En modo avión
Cuentan con sorna que el primer turista fue un tal Cristóbal Colón, que rondando aquel 1492 le fue con el cuento a la Reina Isabel de Castilla de una ruta más corta que la portuguesa para arribar a las Indias. En su afán por buscarse unas vacaciones pagadas, el genovés se cameló a la Soberana para que le financiase la aventura y, tras lograrlo, enroló con la ayuda de los hermanos Pinzón a una tripulación cargada de héroes y buscafortunas por igual. Es de suponer que todos ellos fueran solteros porque de lo contrario habrían tenido que escuchar de sus esposas comentarios del tipo: “¿Y por qué tienes que ir tú, no pueden mandar a otro? ¿Qué, eres el más tonto? ¡No conocés ni a mi familia y vas a descubrir un nuevo mundo! ¿Y sólo van a viajar hombres? ¿Y por qué no puedo ir yo? ¡Desgraciado, ya no sabes qué inventar para estar fuera de casa! ¡Si cruzas esa puerta me largo con mi madre!
¡Sinvergüenza! ¡No te vistas, que no vas!”.
Sea como fuere, bromas al margen, aquella epopeya amplió de tal manera el mundo que inauguró una nueva era de desplazamientos masivos. La llamada colonización provocó un flujo migratorio de ida y vuelta constante en lo que se podría considerar los estertores del turismo de nuestra época, salvando las distancias.

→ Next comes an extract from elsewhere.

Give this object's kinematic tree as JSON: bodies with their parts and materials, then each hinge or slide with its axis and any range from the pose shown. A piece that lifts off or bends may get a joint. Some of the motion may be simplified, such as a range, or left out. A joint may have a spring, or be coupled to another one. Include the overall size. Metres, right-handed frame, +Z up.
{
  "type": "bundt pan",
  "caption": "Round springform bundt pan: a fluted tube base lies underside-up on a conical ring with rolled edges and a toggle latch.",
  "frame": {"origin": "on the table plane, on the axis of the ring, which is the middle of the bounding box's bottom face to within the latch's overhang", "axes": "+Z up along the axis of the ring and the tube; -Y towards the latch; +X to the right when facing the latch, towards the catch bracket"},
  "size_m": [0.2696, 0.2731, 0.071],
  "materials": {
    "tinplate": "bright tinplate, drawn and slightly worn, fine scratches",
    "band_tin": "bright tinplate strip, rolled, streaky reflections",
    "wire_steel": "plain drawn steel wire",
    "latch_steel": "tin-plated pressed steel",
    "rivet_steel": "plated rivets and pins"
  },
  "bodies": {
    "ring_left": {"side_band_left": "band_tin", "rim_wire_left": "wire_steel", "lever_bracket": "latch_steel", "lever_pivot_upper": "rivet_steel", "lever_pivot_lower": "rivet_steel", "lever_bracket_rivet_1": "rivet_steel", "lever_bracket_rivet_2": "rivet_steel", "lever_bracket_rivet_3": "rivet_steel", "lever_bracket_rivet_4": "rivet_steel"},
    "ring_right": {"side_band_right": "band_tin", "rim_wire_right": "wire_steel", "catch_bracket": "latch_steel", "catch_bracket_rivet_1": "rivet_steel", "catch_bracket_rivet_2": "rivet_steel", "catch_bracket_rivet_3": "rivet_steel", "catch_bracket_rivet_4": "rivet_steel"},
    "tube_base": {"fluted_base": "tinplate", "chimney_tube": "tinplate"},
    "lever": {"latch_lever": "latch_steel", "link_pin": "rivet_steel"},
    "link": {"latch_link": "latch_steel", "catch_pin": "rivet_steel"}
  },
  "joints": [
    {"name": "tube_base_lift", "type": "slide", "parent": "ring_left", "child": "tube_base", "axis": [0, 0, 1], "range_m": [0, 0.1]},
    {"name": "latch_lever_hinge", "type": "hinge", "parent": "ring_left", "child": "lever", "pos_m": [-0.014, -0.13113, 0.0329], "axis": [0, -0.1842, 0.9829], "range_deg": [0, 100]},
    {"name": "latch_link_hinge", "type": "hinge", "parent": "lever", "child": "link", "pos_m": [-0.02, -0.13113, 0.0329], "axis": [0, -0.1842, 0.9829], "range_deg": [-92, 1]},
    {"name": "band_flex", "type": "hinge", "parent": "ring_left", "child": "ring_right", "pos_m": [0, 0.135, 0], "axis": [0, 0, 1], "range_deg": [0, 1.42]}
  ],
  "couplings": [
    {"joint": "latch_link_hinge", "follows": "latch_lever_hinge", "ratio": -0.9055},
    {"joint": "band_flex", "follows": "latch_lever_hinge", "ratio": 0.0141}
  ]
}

Les escribo estas líneas a bordo de uno de los barcos que recorre el parque natural de las marismas de Doñana, en Andalucía, junto a las costas de Sanlúcar, puerto del que tantos marinos y armadas salieron rumbo a las Indias. Junto a un montón de turistas llegados de todas partes del mundo nos adentramos en una de las reservas más importantes de Europa, lugar de cría de millones de flamencos y otras aves, hogar del lince ibérico, tierra de gamos, ciervos y jabatos y origen de todos los caballos que pueblan las Américas.

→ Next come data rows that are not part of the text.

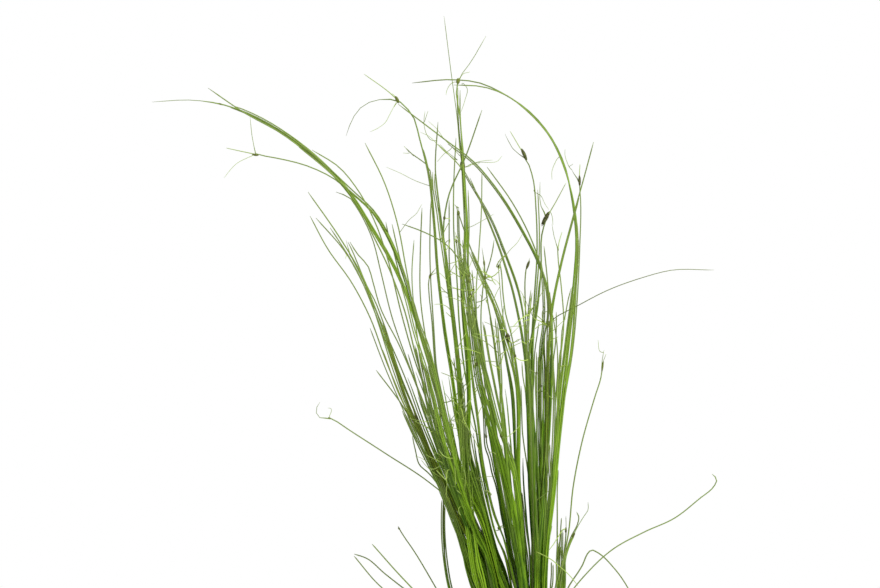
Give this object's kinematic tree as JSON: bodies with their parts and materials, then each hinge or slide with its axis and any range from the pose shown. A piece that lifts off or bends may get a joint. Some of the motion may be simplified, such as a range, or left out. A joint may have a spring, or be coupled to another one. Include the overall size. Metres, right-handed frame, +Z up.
{
  "type": "potted spikerush",
  "caption": "Dense tuft of hair-thin arching green culms with plantlets at their tips, rooted in a stone-wool plug in a small round slotted aquarium-plant pot.",
  "frame": {"origin": "centre of the pot's base, on the surface that it stands on", "axes": "+Z up, the plant's height; -Y is the side that the picture shows, with +X to its right"},
  "size_m": [0.2842, 0.1954, 0.3652],
  "materials": {
    "pot_plastic": "black moulded polypropylene, faint moulding lines, satin",
    "stone_wool": "felted mineral fibre, damp, with a little green algae",
    "culm_green": "smooth living green stem, satin, darker at the foot and paler at the tip",
    "culm_olive": "old stem gone olive brown, satin"
  },
  "bodies": {
    "root": {"culm_03": "culm_green", "culm_04": "culm_green", "culm_05": "culm_green", "culm_06": "culm_green", "culm_07": "culm_green", "culm_09": "culm_green", "culm_10": "culm_green", "culm_11": "culm_green", "culm_12": "culm_green", "culm_13": "culm_green", "culm_14": "culm_green", "culm_16": "culm_green", "culm_18": "culm_green", "culm_19": "culm_green", "culm_20": "culm_green", "culm_21": "culm_green", "culm_25": "culm_green", "culm_30": "culm_green", "culm_34": "culm_green", "culm_35": "culm_green", "culm_37": "culm_green", "culm_41": "culm_green", "culm_44": "culm_green", "culm_45": "culm_green", "culm_46": "culm_green", "culm_49": "culm_green", "culm_52": "culm_green", "culm_53": "culm_green", "culm_54": "culm_green", "culm_56": "culm_green", "culm_57": "culm_green", "pot": "pot_plastic", "strand_01": "culm_green", "strand_02": "culm_green", "strand_08": "culm_green", "strand_15": "culm_olive", "strand_17": "culm_olive", "strand_22": "culm_green", "strand_23": "culm_green", "strand_24": "culm_green", "strand_26": "culm_green", "strand_27": "culm_green", "strand_28": "culm_green", "strand_29": "culm_green", "strand_31": "culm_green", "strand_32": "culm_green", "strand_33": "culm_green", "strand_36": "culm_green", "strand_38": "culm_green", "strand_39": "culm_green", "strand_40": "culm_green", "strand_42": "culm_green", "strand_43": "culm_green", "strand_47": "culm_green", "strand_48": "culm_green", "strand_50": "culm_green", "strand_51": "culm_olive", "strand_55": "culm_green", "strand_58": "culm_green", "wool_plug": "stone_wool"}
  },
  "joints": []
}
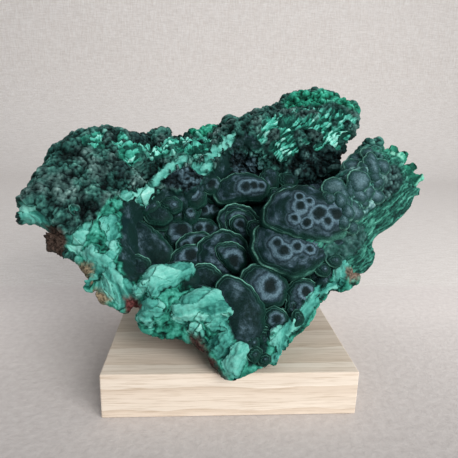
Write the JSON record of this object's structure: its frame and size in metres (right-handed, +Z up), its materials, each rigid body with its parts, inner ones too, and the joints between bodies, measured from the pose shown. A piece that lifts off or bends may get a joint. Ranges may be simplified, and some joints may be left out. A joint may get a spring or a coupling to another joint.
{
  "type": "mineral specimen",
  "caption": "Velvety green malachite specimen, a leaning winged slab with a hollow of rounded lobes, standing on a square pale wood display block.",
  "frame": {"origin": "centre of the wooden block's underside", "axes": "+Z up; +X to the right along the block's front edge, which is also the stone's widest way; +Y away from the front, so the stone's open face looks towards -Y and up"},
  "size_m": [0.2761, 0.1887, 0.2052],
  "materials": {
    "velvet_malachite": "dark green silky botryoidal crust with paler fibrous broken edges",
    "pale_wood": "sanded, unvarnished, straight fine grain"
  },
  "bodies": {
    "root": {"malachite": "velvet_malachite", "wood_block": "pale_wood"}
  },
  "joints": []
}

Mientras me dejo mecer por las corrientes de la desembocadura del Guadalquivir, narcotizado por la cálida brisa del Estrecho, tan hipnótica o más que la del lago Maracaibo o las murallas de Cartagena, caigo en la cuenta de las decenas de pasajeros que dedican su tiempo a bordo a revisar el móvil o a tomar cientos de fotografías en lugar de contemplar la belleza de los animales que nos saludan desde las riberas. Y descubro que en la vida no solo importa la cantidad de experiencias que uno atesora sino la intensidad con la que son vividas. Cierto es, lo admito, que también anda uno ajetreado tecleando aunque sean los bosquejos de esta columna, pero con la necesaria pausa para levantar la vista de la pantalla y deleitarme con la realidad.

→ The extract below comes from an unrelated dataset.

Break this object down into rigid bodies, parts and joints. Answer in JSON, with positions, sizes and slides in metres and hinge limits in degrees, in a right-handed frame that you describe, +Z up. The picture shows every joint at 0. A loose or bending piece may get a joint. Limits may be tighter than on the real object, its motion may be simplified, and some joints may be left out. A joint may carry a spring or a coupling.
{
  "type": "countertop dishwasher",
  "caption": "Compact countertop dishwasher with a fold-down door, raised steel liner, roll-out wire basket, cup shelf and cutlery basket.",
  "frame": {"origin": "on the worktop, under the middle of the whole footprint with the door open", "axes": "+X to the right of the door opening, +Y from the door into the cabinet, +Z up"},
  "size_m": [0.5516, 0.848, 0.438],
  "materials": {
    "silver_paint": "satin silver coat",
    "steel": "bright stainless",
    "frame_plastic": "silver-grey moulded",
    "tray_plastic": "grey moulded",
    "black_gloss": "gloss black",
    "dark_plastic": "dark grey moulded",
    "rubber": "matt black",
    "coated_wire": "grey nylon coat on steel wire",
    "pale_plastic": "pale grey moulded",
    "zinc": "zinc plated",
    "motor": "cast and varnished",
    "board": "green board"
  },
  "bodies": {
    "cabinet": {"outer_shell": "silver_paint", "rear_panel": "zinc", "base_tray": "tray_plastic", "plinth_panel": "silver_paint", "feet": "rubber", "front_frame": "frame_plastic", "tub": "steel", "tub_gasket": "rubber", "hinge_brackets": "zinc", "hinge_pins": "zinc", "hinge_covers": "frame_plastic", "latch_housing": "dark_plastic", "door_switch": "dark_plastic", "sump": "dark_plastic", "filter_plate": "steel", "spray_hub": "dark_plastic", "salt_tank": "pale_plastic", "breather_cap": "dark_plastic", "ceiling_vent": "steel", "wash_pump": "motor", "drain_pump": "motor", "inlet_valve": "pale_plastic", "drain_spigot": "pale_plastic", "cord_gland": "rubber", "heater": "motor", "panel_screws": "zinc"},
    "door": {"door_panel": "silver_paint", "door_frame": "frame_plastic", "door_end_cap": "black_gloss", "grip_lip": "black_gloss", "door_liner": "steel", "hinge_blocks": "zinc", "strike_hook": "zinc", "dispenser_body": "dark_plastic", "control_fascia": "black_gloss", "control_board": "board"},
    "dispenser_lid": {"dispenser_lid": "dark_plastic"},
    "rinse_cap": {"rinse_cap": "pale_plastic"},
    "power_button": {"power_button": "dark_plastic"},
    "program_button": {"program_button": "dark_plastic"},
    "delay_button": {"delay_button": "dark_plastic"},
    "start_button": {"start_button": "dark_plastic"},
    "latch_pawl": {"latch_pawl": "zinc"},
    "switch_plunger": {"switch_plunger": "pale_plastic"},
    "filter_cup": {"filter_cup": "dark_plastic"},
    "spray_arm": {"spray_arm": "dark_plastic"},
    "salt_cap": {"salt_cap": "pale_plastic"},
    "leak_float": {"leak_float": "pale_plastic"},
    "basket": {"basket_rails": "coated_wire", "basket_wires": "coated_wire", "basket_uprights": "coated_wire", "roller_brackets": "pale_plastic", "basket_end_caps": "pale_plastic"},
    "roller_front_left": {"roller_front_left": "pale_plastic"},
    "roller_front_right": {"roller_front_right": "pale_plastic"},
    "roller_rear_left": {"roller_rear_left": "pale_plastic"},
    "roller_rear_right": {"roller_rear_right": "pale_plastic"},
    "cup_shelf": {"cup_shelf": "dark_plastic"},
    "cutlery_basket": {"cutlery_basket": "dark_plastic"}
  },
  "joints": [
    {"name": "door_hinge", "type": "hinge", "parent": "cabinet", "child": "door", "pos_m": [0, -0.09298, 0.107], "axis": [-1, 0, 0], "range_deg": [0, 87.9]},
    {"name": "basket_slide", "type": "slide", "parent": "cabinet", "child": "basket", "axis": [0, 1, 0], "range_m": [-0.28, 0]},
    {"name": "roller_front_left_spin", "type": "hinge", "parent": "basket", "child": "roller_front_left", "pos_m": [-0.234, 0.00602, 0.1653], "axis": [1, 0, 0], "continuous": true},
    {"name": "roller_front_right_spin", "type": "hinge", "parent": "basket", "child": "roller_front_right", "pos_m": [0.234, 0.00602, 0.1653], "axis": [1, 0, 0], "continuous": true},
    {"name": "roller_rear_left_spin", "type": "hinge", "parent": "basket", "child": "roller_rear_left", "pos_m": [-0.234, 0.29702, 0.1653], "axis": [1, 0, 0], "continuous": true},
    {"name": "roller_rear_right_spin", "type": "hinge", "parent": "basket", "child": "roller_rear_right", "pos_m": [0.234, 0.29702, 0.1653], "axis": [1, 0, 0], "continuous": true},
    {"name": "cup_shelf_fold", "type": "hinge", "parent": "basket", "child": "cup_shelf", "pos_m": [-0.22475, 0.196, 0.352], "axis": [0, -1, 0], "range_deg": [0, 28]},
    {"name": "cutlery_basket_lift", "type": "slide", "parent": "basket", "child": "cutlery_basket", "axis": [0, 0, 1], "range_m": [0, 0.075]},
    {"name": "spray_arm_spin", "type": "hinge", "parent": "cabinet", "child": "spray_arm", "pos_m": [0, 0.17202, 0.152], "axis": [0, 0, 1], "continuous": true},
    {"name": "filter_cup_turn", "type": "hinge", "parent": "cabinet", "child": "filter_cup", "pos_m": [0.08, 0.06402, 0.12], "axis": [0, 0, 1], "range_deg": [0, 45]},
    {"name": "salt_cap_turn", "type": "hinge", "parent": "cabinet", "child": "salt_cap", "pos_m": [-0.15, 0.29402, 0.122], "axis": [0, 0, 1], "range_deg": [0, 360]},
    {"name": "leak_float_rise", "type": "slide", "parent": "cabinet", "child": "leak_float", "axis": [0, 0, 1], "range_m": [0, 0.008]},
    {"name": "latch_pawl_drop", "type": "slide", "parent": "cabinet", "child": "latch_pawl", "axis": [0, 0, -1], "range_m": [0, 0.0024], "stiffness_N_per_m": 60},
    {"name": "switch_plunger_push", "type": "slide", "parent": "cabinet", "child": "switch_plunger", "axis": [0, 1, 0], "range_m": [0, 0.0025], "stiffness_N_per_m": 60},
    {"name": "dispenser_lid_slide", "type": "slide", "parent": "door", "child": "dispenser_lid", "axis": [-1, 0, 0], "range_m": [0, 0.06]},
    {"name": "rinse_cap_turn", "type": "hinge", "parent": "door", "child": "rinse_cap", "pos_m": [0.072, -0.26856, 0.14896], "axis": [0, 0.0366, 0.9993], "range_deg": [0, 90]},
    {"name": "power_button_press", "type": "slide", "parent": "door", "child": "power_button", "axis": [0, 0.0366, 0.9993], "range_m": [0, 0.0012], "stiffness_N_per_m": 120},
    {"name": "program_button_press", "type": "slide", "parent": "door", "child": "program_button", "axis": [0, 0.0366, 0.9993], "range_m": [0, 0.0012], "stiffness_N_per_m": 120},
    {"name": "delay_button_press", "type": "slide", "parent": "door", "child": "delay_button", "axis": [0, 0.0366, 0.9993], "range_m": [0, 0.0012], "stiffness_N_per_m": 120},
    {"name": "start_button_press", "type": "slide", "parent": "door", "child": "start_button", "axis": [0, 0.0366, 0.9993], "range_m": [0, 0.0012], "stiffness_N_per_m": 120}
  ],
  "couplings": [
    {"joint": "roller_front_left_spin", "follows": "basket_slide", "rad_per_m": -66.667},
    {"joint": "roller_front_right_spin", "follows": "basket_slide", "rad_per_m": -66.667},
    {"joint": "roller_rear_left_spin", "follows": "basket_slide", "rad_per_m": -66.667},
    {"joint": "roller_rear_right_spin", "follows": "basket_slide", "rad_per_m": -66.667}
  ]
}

Y es que uno de los mayores pecados de nuestros tiempos es la vanidad. Ahora que por este hemisferio andamos aún en verano he vuelto a observar cómo nos han acostumbrado a hacer público cada segundo de intimidad en las redes sociales. Tampoco ha hecho falta que insistieran mucho porque si hay algo de lo que disfrutan hombres y mujeres por igual en estos tiempos es de la frivolidad que nos empapa. Una superficialidad tan vacía que hasta hay aplicaciones y filtros para móvil que lo convierten a uno en un Discóbolo aunque esté más fofo que el muñeco de Michelin. Así, la mayoría de personas anda haciéndose autorretratos y vídeos absurdos durante sus vacaciones en vez de deleitarse con los bocados familiares que regala el estío o con la sensación de la brisa y sol sobre la piel mojada. Por eso, ahora que las naciones se pelean por atraer más y más turistas, es el momento de buscar a los viajeros. Esa rara especie en peligro de extinción capaz de observar en silencio y pasar inadvertida, mimetizada con el entorno de anormales armados de móviles, bermudas, chanclas y tarjetas de crédito. Dicho lo cual, desconecto y paso a modo avión. A vivir.